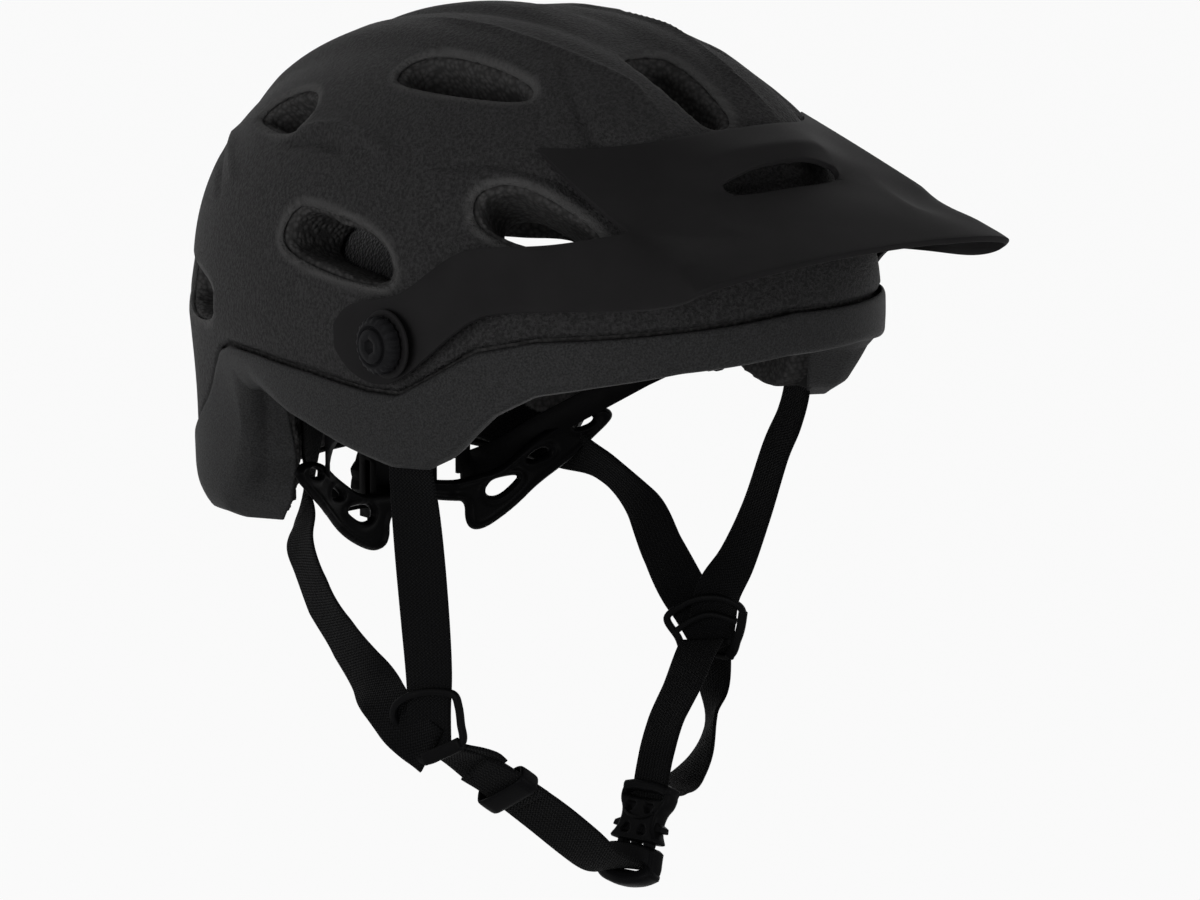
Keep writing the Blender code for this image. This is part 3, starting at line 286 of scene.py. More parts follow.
def webbingCloth(name, colour):
    # woven webbing on the strap's own map: ribs across it, split into columns of warp
    material, tree, shader = newMaterial(name, colour, 0.80, 0.04)
    uv = tree.nodes.new("ShaderNodeUVMap")
    uv.uv_map = "weave"
    apart = tree.nodes.new("ShaderNodeSeparateXYZ")
    tree.links.new(uv.outputs["UV"], apart.inputs["Vector"])

    def wave(source, period, shift=0.0):
        return mathNode(tree, "SINE", mathNode(tree, "MULTIPLY_ADD", source, 2 * math.pi / period, shift))

    warp = wave(apart.outputs["X"], 0.0015)
    shift = mathNode(tree, "MULTIPLY", mathNode(tree, "SIGN", warp), math.pi / 2)
    ribs = wave(apart.outputs["Y"], 0.0013, shift)
    both = mathNode(tree, "MULTIPLY_ADD", warp, 0.35, ribs)
    fuzz = objectNoise(tree, 0.0004, 2.0, 0.7)
    bump = bumped(tree, shader, both, 0.00022)
    bumped(tree, shader, fuzz.outputs["Fac"], 0.0001, 1.0, bump)
    shaded(tree, shader, ramped(tree, both, -1.1, 1.1, 0, 1), colour, 0.45, 1.5)
    shader.inputs["Sheen Weight"].default_value = 0.02
    shader.inputs["Sheen Roughness"].default_value = 0.5
    return material


def brushedKnit(name, colour):
    # pad fabric: short brushed pile over a knit of small cells
    material, tree, shader = newMaterial(name, colour, 0.9, 0.06)
    knit = objectNoise(tree, 0.0011, kind="ShaderNodeTexVoronoi")
    pile = objectNoise(tree, 0.00035, 2.0, 0.8)
    bump = bumped(tree, shader, knit.outputs["Distance"], 0.0004)
    bumped(tree, shader, pile.outputs["Fac"], 0.0002, 1.0, bump)
    shaded(tree, shader, pile.outputs["Fac"], colour, 0.5, 1.5)
    shader.inputs["Sheen Weight"].default_value = 0.4
    return material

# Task
Please print the material above exactly as it appears, from its first line through the line containing "math.pi / period, shift))", inclusive, and stop there.

# Solution to this problem
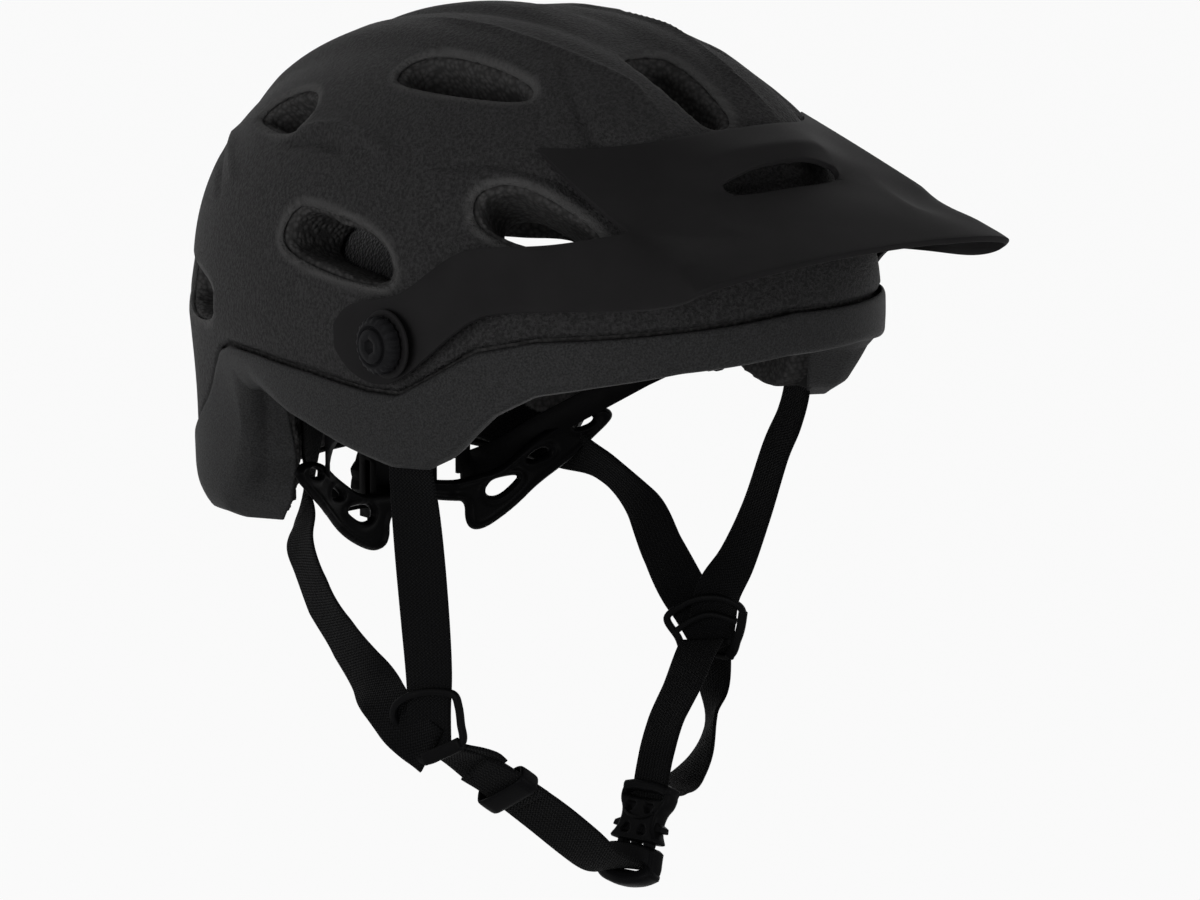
Keep writing the Blender code for this image. This is part 3, starting at line 286 of scene.py. More parts follow.
def webbingCloth(name, colour):
    # woven webbing on the strap's own map: ribs across it, split into columns of warp
    material, tree, shader = newMaterial(name, colour, 0.80, 0.04)
    uv = tree.nodes.new("ShaderNodeUVMap")
    uv.uv_map = "weave"
    apart = tree.nodes.new("ShaderNodeSeparateXYZ")
    tree.links.new(uv.outputs["UV"], apart.inputs["Vector"])

    def wave(source, period, shift=0.0):
        return mathNode(tree, "SINE", mathNode(tree, "MULTIPLY_ADD", source, 2 * math.pi / period, shift))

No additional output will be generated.